▶ PROBLEM STATEMENT
Everything in the listing should be restated word for word.

********

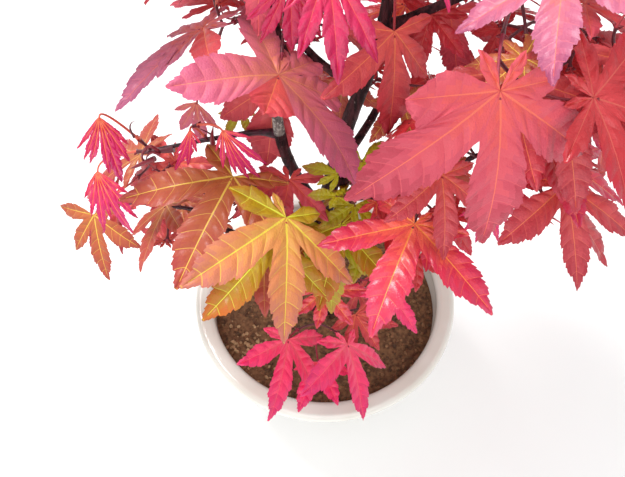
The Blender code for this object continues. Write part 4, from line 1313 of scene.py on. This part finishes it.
share = np.linspace(0.0, 1.0, 40)
roll = LIP_DEPTH / 2
inner_height = FLOOR + (POT_HEIGHT - LIP_DEPTH - FLOOR) * share ** 1.6
inner = np.stack([wall_radius(inner_height, 0.0), inner_height], 1)
outer_height = inner_height[::-1][:-1]
outer = np.stack([wall_radius(outer_height, WALL), outer_height], 1)
lip = np.concatenate([arc((RIM_RADIUS - LIP_WIDTH + roll, POT_HEIGHT - roll), roll, 180, 90, 14),
                      arc((RIM_RADIUS - roll, POT_HEIGHT - roll), roll, 90, -90, 26)])
foot = np.array([(FOOT_RADIUS + 0.6, BARE_FOOT), (FOOT_RADIUS + 0.2, 0.5), (FOOT_RADIUS - 0.5, 0.0),
                 (WELL_RADIUS + 1.0, 0.0), (WELL_RADIUS, WELL_DEPTH * 0.8), (WELL_RADIUS - 1.0, WELL_DEPTH),
                 (0.0, WELL_DEPTH)])
profile = np.concatenate([[(0.0, FLOOR)], inner, lip, outer, foot])
pot_sheaf = Sheaf()
bare = profile[:-1, 1] <= BARE_FOOT
rings = turned(profile[:, 0], profile[:, 1:], POT_SIDES)
pot_sheaf.grid(rings, np.repeat(bare.astype(int), 2 * POT_SIDES), closed=True)
pot = make_piece("pot_glazed", pot_sheaf, [GLAZE, BISQUE], 50.0)
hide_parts("pot")

# %% [markdown]
# ## The soil
# Bonsai soil is sifted: a dark crumbly ground with loose grains on it, a few of them pale and sandy. The
# ground is a round grid with smoothed random heights, and the grains are small lumps strewn by chance.

# %% Earth
def earth_group():
    """Colour between Dark and Light by a noise with fine detail, full roughness and a crumbly height."""
    earth = SkinGroup("earth", {"Dark": (0.03, 0.018, 0.01, 1), "Light": (0.1, 0.06, 0.035, 1),
                                "Roughness": 0.9})
    crumbs = earth.noise(earth.place, 420.0, 6.0)
    colour = earth.mixed(earth.ranged(crumbs, 0.35, 0.70), earth.given["Dark"], earth.given["Light"])
    rough = earth.times_plus(crumbs, 0.1, earth.given["Roughness"])
    return earth.gives(Color=colour, Roughness=rough, Height=crumbs)


EARTH_SKIN = earth_group()


def earth_material(name, dark, light):
    """Crumbly earth between two colours of screen values."""
    values = {"Dark": (*linear(dark), 1), "Light": (*linear(light), 1), "Roughness": 0.85}
    return skinned_material(name, EARTH_SKIN, values, 0.8, 0.0006)


EARTH = [
    earth_material("dark_earth", (84, 56, 36), (136, 98, 66)),
    earth_material("grain_dark", (74, 50, 34), (112, 80, 54)),
    earth_material("grain_brown", (112, 78, 52), (154, 114, 80)),
    earth_material("grain_sandy", (150, 118, 84), (196, 162, 122)),
]

# %% Ground
SOIL_MOUND, SOIL_FLAT = 3.0, 14.0
SOIL_EDGE = float(wall_radius(SOIL_TOP - SOIL_MOUND, 0.0)) - GAP
SKIRT = 12.0  # how far the edge of the ground runs down the wall
GROUND_RINGS, GROUND_SIDES = 80, 180
LUMPS = ((1.1, 12, 18), (0.5, 32, 60))  # their height, and how many lie outwards and around
ROOT_CALM, WALL_CALM = 12.0, 4.0  # the lumps fade over this much next to the trunk and to the wall


def soil_height(radius):
    """Flat to SOIL_FLAT from the middle, then falling by SOIL_MOUND to the edge as in the solid."""
    knots = [0.0, SOIL_FLAT, (SOIL_FLAT + SOIL_EDGE) / 2, SOIL_EDGE]
    drop = np.array([0.0, 0.0, 0.35, 1.0]) * SOIL_MOUND
    return np.interp(radius, knots, SOIL_TOP - drop)


chance = np.random.default_rng([SEED, 90])
outward = np.linspace(0.0, 1.0, GROUND_RINGS) * SOIL_EDGE
lumps = sum(height * value_noise(GROUND_RINGS, GROUND_SIDES, *cells, chance) for height, *cells in LUMPS)
lumps *= np.clip(outward / ROOT_CALM, 0.0, 1.0)[:, None]
lumps *= np.clip((SOIL_EDGE - outward) / WALL_CALM, 0.25, 1.0)[:, None]
lumps[0] = lumps[0].mean()
ground_height = soil_height(outward)[:, None] + lumps - 0.6
ground = turned(outward, ground_height, GROUND_SIDES)
skirt = ground[-1:] - (0.0, 0.0, SKIRT)
skirt[..., :2] *= float(wall_radius(SOIL_TOP - SOIL_MOUND - SKIRT, 0.0) - GAP) / SOIL_EDGE
base = np.broadcast_to(skirt.mean(axis=1, keepdims=True), skirt.shape)
earth = Sheaf()
earth.grid(np.concatenate([ground, skirt, base])[:, ::-1], 0, closed=True)

# %% Loose grains
GRAIN_COUNT = 2200
GRAIN_SIZE, GRAIN_FLATNESS = (0.45, 1.25), 0.75
BROWN_SHARE = 0.35
SANDY_AT, SANDY_REACH = np.array([-42.0, -30.0]), 20.0  # where the pale grains lie, and how far they spread


def icosahedron():
    """Its 12 corners at length 1 and its 20 faces, all of which point outwards."""
    golden = (1 + math.sqrt(5)) / 2
    corners = unit(np.array([np.roll((0, a, b * golden), -shift)
                             for shift in range(3) for a in (-1, 1) for b in (-1, 1)]))
    near = np.linalg.norm(corners[:, None] - corners[None], axis=2) < 1.1
    faces = np.array([(i, j, k) for i, j, k in combinations(range(12), 3)
                      if near[i, j] and near[j, k] and near[i, k]])
    a, b, c = corners[faces].transpose(1, 0, 2)
    inward = (np.cross(b - a, c - a) * a).sum(1) < 0
    faces[inward] = faces[inward][:, ::-1]
    return corners, faces


corners, faces = icosahedron()
distance = SOIL_EDGE * np.sqrt(chance.uniform(0.0, 0.97, GRAIN_COUNT))
bearing = chance.uniform(0, 2 * math.pi, GRAIN_COUNT)
size = chance.uniform(*GRAIN_SIZE, GRAIN_COUNT) ** 1.5
spot = np.stack([distance * np.sin(bearing), distance * np.cos(bearing)], 1)
row = (distance / SOIL_EDGE * (GROUND_RINGS - 1)).round().astype(int)
column = (bearing / (2 * math.pi) * GROUND_SIDES).astype(int) % GROUND_SIDES
centre = np.column_stack([spot, ground_height[row, column] + 0.35 * size])
shape = corners[None] * chance.uniform(0.7, 1.25, (GRAIN_COUNT, 12, 1)) * size[:, None, None]
shape[..., 2] *= GRAIN_FLATNESS
sandiness = np.exp(-(np.linalg.norm(spot - SANDY_AT, axis=1) / SANDY_REACH) ** 2)
sandy = sandiness > chance.uniform(0.15, 1.0, GRAIN_COUNT)
kind = np.where(sandy, 3, 1 + (chance.uniform(size=GRAIN_COUNT) < BROWN_SHARE))
grain_faces = (faces[None] + 12 * np.arange(GRAIN_COUNT)[:, None, None]).reshape(-1, 3)
earth.add(centre[:, None] + shape, grain_faces, np.repeat(kind, len(faces)))
soil = make_piece("soil_surface", earth, EARTH, 40.0)
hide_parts("soil")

********

▶ ANSWER TO THE PROBLEM
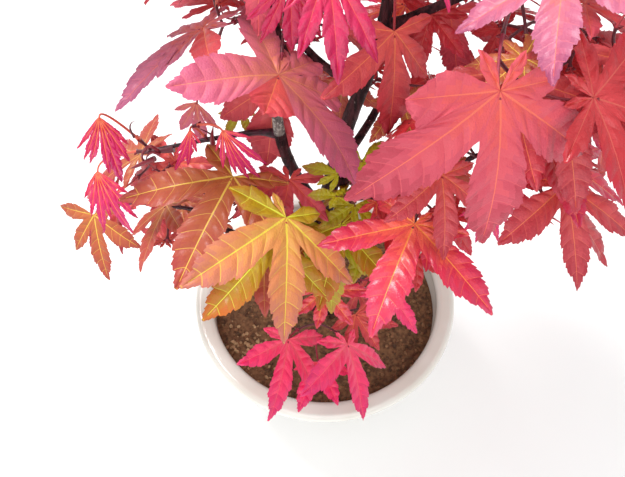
The Blender code for this object continues. Write part 4, from line 1313 of scene.py on. This part finishes it.
share = np.linspace(0.0, 1.0, 40)
roll = LIP_DEPTH / 2
inner_height = FLOOR + (POT_HEIGHT - LIP_DEPTH - FLOOR) * share ** 1.6
inner = np.stack([wall_radius(inner_height, 0.0), inner_height], 1)
outer_height = inner_height[::-1][:-1]
outer = np.stack([wall_radius(outer_height, WALL), outer_height], 1)
lip = np.concatenate([arc((RIM_RADIUS - LIP_WIDTH + roll, POT_HEIGHT - roll), roll, 180, 90, 14),
                      arc((RIM_RADIUS - roll, POT_HEIGHT - roll), roll, 90, -90, 26)])
foot = np.array([(FOOT_RADIUS + 0.6, BARE_FOOT), (FOOT_RADIUS + 0.2, 0.5), (FOOT_RADIUS - 0.5, 0.0),
                 (WELL_RADIUS + 1.0, 0.0), (WELL_RADIUS, WELL_DEPTH * 0.8), (WELL_RADIUS - 1.0, WELL_DEPTH),
                 (0.0, WELL_DEPTH)])
profile = np.concatenate([[(0.0, FLOOR)], inner, lip, outer, foot])
pot_sheaf = Sheaf()
bare = profile[:-1, 1] <= BARE_FOOT
rings = turned(profile[:, 0], profile[:, 1:], POT_SIDES)
pot_sheaf.grid(rings, np.repeat(bare.astype(int), 2 * POT_SIDES), closed=True)
pot = make_piece("pot_glazed", pot_sheaf, [GLAZE, BISQUE], 50.0)
hide_parts("pot")

# %% [markdown]
# ## The soil
# Bonsai soil is sifted: a dark crumbly ground with loose grains on it, a few of them pale and sandy. The
# ground is a round grid with smoothed random heights, and the grains are small lumps strewn by chance.

# %% Earth
def earth_group():
    """Colour between Dark and Light by a noise with fine detail, full roughness and a crumbly height."""
    earth = SkinGroup("earth", {"Dark": (0.03, 0.018, 0.01, 1), "Light": (0.1, 0.06, 0.035, 1),
                                "Roughness": 0.9})
    crumbs = earth.noise(earth.place, 420.0, 6.0)
    colour = earth.mixed(earth.ranged(crumbs, 0.35, 0.70), earth.given["Dark"], earth.given["Light"])
    rough = earth.times_plus(crumbs, 0.1, earth.given["Roughness"])
    return earth.gives(Color=colour, Roughness=rough, Height=crumbs)


EARTH_SKIN = earth_group()


def earth_material(name, dark, light):
    """Crumbly earth between two colours of screen values."""
    values = {"Dark": (*linear(dark), 1), "Light": (*linear(light), 1), "Roughness": 0.85}
    return skinned_material(name, EARTH_SKIN, values, 0.8, 0.0006)


EARTH = [
    earth_material("dark_earth", (84, 56, 36), (136, 98, 66)),
    earth_material("grain_dark", (74, 50, 34), (112, 80, 54)),
    earth_material("grain_brown", (112, 78, 52), (154, 114, 80)),
    earth_material("grain_sandy", (150, 118, 84), (196, 162, 122)),
]

# %% Ground
SOIL_MOUND, SOIL_FLAT = 3.0, 14.0
SOIL_EDGE = float(wall_radius(SOIL_TOP - SOIL_MOUND, 0.0)) - GAP
SKIRT = 12.0  # how far the edge of the ground runs down the wall
GROUND_RINGS, GROUND_SIDES = 80, 180
LUMPS = ((1.1, 12, 18), (0.5, 32, 60))  # their height, and how many lie outwards and around
ROOT_CALM, WALL_CALM = 12.0, 4.0  # the lumps fade over this much next to the trunk and to the wall


def soil_height(radius):
    """Flat to SOIL_FLAT from the middle, then falling by SOIL_MOUND to the edge as in the solid."""
    knots = [0.0, SOIL_FLAT, (SOIL_FLAT + SOIL_EDGE) / 2, SOIL_EDGE]
    drop = np.array([0.0, 0.0, 0.35, 1.0]) * SOIL_MOUND
    return np.interp(radius, knots, SOIL_TOP - drop)


chance = np.random.default_rng([SEED, 90])
outward = np.linspace(0.0, 1.0, GROUND_RINGS) * SOIL_EDGE
lumps = sum(height * value_noise(GROUND_RINGS, GROUND_SIDES, *cells, chance) for height, *cells in LUMPS)
lumps *= np.clip(outward / ROOT_CALM, 0.0, 1.0)[:, None]
lumps *= np.clip((SOIL_EDGE - outward) / WALL_CALM, 0.25, 1.0)[:, None]
lumps[0] = lumps[0].mean()
ground_height = soil_height(outward)[:, None] + lumps - 0.6
ground = turned(outward, ground_height, GROUND_SIDES)
skirt = ground[-1:] - (0.0, 0.0, SKIRT)
skirt[..., :2] *= float(wall_radius(SOIL_TOP - SOIL_MOUND - SKIRT, 0.0) - GAP) / SOIL_EDGE
base = np.broadcast_to(skirt.mean(axis=1, keepdims=True), skirt.shape)
earth = Sheaf()
earth.grid(np.concatenate([ground, skirt, base])[:, ::-1], 0, closed=True)

# %% Loose grains
GRAIN_COUNT = 2200
GRAIN_SIZE, GRAIN_FLATNESS = (0.45, 1.25), 0.75
BROWN_SHARE = 0.35
SANDY_AT, SANDY_REACH = np.array([-42.0, -30.0]), 20.0  # where the pale grains lie, and how far they spread


def icosahedron():
    """Its 12 corners at length 1 and its 20 faces, all of which point outwards."""
    golden = (1 + math.sqrt(5)) / 2
    corners = unit(np.array([np.roll((0, a, b * golden), -shift)
                             for shift in range(3) for a in (-1, 1) for b in (-1, 1)]))
    near = np.linalg.norm(corners[:, None] - corners[None], axis=2) < 1.1
    faces = np.array([(i, j, k) for i, j, k in combinations(range(12), 3)
                      if near[i, j] and near[j, k] and near[i, k]])
    a, b, c = corners[faces].transpose(1, 0, 2)
    inward = (np.cross(b - a, c - a) * a).sum(1) < 0
    faces[inward] = faces[inward][:, ::-1]
    return corners, faces


corners, faces = icosahedron()
distance = SOIL_EDGE * np.sqrt(chance.uniform(0.0, 0.97, GRAIN_COUNT))
bearing = chance.uniform(0, 2 * math.pi, GRAIN_COUNT)
size = chance.uniform(*GRAIN_SIZE, GRAIN_COUNT) ** 1.5
spot = np.stack([distance * np.sin(bearing), distance * np.cos(bearing)], 1)
row = (distance / SOIL_EDGE * (GROUND_RINGS - 1)).round().astype(int)
column = (bearing / (2 * math.pi) * GROUND_SIDES).astype(int) % GROUND_SIDES
centre = np.column_stack([spot, ground_height[row, column] + 0.35 * size])
shape = corners[None] * chance.uniform(0.7, 1.25, (GRAIN_COUNT, 12, 1)) * size[:, None, None]
shape[..., 2] *= GRAIN_FLATNESS
sandiness = np.exp(-(np.linalg.norm(spot - SANDY_AT, axis=1) / SANDY_REACH) ** 2)
sandy = sandiness > chance.uniform(0.15, 1.0, GRAIN_COUNT)
kind = np.where(sandy, 3, 1 + (chance.uniform(size=GRAIN_COUNT) < BROWN_SHARE))
grain_faces = (faces[None] + 12 * np.arange(GRAIN_COUNT)[:, None, None]).reshape(-1, 3)
earth.add(centre[:, None] + shape, grain_faces, np.repeat(kind, len(faces)))
soil = make_piece("soil_surface", earth, EARTH, 40.0)
hide_parts("soil")